Boeing has introduced its new unmanned platform, the Boeing Airpower Teaming System.
Designed for global defence customers by Boeing Australia, it becomes the company’s largest investment in a new UAS programme outside of the Unites States.
It has been designed to complement and extend airborne missions through smart teaming with existing military aircraft.
Kristin Robertson, vice president and general manager of Boeing Autonomous Systems commented: “The Boeing Airpower Teaming System will provide a disruptive advantage for allied forces’ manned and unmanned missions.
Adding: “With its ability to reconfigure quickly and perform different types of missions in tandem with other aircraft, our newest addition to Boeing’s portfolio will truly be a force multiplier as it protects and projects air power.”

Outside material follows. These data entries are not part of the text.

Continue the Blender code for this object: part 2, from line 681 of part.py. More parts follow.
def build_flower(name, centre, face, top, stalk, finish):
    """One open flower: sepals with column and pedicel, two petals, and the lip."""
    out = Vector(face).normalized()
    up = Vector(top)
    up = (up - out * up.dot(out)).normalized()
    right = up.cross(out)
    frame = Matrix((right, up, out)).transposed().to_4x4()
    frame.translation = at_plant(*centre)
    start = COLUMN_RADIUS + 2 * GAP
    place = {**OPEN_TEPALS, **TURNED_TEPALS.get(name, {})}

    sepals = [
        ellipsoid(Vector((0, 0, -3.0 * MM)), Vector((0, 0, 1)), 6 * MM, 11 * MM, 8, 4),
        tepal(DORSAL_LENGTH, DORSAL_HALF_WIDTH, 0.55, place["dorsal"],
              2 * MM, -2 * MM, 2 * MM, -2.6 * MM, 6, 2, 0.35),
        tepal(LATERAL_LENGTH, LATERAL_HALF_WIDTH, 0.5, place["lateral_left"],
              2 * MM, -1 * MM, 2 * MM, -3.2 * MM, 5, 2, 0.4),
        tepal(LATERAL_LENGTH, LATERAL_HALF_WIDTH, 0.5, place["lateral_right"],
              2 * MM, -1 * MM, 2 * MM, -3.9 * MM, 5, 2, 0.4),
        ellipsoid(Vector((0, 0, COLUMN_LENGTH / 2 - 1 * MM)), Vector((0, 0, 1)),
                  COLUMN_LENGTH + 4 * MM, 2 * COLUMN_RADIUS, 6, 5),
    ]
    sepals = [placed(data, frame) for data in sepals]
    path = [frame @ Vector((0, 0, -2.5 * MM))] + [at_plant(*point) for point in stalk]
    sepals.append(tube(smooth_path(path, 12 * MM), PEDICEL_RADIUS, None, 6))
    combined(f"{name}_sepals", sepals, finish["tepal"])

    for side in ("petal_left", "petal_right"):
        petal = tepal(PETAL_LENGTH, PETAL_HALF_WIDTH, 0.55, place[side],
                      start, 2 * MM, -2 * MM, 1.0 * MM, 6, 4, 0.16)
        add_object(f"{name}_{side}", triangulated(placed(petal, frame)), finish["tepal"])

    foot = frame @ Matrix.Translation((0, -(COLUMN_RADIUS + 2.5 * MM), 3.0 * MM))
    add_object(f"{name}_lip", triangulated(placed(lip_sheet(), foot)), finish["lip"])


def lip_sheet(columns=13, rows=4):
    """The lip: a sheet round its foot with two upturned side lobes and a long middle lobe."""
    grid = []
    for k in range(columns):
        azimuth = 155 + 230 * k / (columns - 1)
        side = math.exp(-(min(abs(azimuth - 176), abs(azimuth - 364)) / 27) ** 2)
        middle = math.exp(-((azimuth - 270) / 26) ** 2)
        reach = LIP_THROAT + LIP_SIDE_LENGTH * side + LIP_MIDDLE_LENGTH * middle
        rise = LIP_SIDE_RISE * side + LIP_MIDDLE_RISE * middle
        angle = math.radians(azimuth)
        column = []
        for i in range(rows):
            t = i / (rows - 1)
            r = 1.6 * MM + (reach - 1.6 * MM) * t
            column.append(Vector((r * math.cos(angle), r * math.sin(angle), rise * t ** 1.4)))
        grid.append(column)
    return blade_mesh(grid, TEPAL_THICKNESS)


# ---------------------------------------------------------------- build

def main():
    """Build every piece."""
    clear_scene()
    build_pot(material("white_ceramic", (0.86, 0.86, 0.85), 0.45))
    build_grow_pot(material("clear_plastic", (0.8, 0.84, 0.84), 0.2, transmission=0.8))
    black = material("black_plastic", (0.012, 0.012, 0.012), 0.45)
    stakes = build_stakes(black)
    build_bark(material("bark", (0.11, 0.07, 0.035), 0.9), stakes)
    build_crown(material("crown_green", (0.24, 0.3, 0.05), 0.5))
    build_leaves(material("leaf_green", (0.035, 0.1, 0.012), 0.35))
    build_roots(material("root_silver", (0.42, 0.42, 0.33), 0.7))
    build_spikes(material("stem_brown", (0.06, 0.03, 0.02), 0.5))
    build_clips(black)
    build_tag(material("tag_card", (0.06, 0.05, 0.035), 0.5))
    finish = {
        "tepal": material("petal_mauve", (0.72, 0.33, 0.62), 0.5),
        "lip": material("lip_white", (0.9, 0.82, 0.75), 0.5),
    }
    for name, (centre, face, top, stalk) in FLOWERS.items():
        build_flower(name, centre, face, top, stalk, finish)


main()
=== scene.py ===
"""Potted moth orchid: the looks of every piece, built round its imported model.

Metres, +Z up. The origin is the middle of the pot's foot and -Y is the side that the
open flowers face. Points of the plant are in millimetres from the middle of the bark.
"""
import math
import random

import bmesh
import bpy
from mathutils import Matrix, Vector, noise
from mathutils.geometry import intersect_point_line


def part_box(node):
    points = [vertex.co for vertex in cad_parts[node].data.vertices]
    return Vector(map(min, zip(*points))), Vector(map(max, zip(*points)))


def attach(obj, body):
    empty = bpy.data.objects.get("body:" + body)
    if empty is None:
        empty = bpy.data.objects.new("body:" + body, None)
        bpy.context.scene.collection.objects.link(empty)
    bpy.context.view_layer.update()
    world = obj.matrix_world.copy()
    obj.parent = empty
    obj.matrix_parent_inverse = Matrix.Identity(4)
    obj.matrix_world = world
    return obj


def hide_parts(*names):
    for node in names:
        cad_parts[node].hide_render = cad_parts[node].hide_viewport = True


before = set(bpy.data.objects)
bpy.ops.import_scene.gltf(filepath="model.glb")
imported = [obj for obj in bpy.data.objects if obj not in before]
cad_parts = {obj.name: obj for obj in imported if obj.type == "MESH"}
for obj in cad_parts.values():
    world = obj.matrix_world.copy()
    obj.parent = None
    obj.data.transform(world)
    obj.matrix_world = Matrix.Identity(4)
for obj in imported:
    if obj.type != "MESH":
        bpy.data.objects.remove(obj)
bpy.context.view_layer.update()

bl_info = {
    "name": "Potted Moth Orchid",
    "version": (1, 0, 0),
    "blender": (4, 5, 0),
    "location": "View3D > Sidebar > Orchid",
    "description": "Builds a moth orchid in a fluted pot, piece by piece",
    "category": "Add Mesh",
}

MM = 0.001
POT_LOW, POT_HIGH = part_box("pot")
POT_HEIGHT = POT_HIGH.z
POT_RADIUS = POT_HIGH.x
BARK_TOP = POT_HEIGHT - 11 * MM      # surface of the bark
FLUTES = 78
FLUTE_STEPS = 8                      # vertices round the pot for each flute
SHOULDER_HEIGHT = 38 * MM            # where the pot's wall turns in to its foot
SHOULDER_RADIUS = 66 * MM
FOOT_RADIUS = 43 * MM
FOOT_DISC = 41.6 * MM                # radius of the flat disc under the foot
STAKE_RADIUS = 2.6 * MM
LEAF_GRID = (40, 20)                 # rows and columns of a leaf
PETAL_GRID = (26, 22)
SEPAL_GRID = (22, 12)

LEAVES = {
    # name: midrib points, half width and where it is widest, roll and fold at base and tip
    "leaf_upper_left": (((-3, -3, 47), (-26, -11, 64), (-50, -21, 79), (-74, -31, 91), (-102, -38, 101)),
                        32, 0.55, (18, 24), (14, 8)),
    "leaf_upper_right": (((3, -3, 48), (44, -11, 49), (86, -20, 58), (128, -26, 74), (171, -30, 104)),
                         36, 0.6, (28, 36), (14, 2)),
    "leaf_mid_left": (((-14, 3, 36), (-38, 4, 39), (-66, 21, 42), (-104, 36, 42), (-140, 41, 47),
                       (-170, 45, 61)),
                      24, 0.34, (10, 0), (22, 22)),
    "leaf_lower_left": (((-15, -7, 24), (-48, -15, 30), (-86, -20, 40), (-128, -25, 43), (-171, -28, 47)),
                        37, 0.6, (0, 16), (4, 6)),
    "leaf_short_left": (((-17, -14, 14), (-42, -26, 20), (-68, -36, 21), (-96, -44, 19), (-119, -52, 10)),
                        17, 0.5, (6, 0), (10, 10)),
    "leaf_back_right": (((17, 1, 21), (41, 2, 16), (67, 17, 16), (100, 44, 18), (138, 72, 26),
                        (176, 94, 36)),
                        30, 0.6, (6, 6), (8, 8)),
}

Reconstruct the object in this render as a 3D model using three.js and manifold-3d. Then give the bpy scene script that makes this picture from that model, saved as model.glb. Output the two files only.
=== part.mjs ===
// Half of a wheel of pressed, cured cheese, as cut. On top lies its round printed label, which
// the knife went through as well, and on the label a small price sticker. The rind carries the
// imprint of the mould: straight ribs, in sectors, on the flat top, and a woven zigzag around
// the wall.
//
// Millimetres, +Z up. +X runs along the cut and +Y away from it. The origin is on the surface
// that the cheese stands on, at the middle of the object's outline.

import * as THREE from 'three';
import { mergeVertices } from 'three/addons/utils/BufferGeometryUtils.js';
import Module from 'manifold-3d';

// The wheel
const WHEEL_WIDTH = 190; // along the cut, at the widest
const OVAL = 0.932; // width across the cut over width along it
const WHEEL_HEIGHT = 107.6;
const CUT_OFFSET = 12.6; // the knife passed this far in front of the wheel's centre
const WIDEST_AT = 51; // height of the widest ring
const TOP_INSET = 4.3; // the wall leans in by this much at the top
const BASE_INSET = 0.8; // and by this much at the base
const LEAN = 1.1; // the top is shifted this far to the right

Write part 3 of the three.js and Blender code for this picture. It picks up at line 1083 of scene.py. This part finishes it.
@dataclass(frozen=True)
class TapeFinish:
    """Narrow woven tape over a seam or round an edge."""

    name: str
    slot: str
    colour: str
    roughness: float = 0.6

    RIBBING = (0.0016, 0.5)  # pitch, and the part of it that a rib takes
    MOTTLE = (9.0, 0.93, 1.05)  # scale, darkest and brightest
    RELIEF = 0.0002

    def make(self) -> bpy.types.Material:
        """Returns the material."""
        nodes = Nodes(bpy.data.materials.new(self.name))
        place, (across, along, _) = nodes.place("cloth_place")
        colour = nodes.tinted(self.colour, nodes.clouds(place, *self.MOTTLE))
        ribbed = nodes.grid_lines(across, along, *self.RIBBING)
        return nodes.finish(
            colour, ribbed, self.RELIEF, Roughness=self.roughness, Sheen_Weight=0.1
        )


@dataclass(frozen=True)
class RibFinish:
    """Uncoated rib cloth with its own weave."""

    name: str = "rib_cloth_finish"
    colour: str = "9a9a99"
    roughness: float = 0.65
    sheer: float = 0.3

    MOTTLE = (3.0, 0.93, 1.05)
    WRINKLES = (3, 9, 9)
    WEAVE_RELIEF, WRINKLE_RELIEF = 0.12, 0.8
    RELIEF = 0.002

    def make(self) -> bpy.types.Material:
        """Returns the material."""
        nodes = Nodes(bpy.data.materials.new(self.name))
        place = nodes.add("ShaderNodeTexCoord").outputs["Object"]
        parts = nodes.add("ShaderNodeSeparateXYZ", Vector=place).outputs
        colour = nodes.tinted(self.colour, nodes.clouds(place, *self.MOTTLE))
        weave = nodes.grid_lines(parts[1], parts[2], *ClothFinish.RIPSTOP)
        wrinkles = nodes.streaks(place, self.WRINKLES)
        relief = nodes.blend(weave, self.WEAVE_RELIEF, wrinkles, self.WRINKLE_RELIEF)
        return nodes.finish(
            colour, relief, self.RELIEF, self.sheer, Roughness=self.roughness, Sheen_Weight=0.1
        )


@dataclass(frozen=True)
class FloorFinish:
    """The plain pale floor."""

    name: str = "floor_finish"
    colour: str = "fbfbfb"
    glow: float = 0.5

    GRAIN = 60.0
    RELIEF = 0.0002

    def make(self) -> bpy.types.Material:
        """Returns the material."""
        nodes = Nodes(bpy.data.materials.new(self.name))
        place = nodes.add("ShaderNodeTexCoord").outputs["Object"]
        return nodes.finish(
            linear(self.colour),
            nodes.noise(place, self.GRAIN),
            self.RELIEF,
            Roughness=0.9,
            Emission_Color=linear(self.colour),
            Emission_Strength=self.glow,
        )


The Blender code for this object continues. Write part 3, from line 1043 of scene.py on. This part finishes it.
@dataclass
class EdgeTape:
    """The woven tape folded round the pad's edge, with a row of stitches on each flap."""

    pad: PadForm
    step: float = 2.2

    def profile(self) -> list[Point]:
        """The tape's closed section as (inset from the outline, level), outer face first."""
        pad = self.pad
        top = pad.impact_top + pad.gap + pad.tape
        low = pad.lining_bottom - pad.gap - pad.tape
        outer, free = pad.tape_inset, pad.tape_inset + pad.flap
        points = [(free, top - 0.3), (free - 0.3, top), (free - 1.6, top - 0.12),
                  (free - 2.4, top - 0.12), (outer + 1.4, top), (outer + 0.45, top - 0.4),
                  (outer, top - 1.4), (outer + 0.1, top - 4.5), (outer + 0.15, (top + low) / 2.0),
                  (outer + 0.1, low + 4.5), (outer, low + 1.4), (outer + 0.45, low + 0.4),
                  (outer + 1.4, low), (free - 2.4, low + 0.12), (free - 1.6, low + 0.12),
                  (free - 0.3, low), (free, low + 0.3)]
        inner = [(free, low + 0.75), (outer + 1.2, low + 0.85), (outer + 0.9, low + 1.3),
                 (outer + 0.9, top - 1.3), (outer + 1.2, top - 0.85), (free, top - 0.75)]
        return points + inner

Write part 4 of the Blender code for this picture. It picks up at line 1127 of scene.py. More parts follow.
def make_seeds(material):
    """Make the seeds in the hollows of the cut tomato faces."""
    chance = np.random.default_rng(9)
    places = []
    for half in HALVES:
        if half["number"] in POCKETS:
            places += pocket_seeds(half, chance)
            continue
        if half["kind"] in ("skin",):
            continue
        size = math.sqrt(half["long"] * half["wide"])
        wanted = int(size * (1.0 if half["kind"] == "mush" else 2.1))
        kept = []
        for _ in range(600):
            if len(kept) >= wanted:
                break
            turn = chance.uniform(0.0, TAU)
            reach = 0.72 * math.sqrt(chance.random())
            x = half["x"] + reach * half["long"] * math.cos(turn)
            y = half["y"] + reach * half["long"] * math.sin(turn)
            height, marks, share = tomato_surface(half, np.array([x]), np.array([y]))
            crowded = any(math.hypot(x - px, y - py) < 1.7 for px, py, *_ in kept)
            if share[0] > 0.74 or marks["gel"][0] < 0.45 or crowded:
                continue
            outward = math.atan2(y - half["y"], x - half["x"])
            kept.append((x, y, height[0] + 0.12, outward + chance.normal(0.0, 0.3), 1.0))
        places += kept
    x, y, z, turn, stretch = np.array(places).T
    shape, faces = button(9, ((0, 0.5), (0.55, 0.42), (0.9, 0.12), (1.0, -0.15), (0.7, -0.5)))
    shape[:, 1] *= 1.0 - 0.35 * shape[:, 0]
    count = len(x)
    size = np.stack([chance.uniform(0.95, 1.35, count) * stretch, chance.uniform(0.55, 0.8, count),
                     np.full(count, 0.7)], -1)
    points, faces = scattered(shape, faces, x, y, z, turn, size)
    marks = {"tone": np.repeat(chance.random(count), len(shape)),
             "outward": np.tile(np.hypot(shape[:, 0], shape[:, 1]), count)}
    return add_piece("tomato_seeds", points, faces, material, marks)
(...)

A model of the new system was unveiled at the Australian International Airshow by the Australian minister for defence, Christopher Pyne MP.
Boeing went on to detail that its new product will provide multi-mission support for air control missions and has been designed for in-country customisation and growth of sovereign capabilities.
The aircraft measures 38 feet in length and is able to fly more than 2,000 nautical miles.
It also has integrated sensor packages on-board to support intelligence, surveillance and reconnaissance missions alongside electronic warfare.
The Airpower Teaming System can use artificial intelligence to fly independently or in support of manned aircraft while maintaining safe distance between other aircraft.
Marc Allen, president at Boeing International said: “This aircraft is a historic endeavour for Boeing. Not only is it developed outside the United States, it is also designed so that our global customers can integrate local content to meet their country-specific requirements.”
He continued: “The Boeing Airpower Teaming System provides a transformational capability in terms of defence, and our customers, led by Australia, effectively become partners on the program with the ability to grow their own sovereign capabilities to support it, including a high-tech workforce.”
The first flight has been planned for 2020.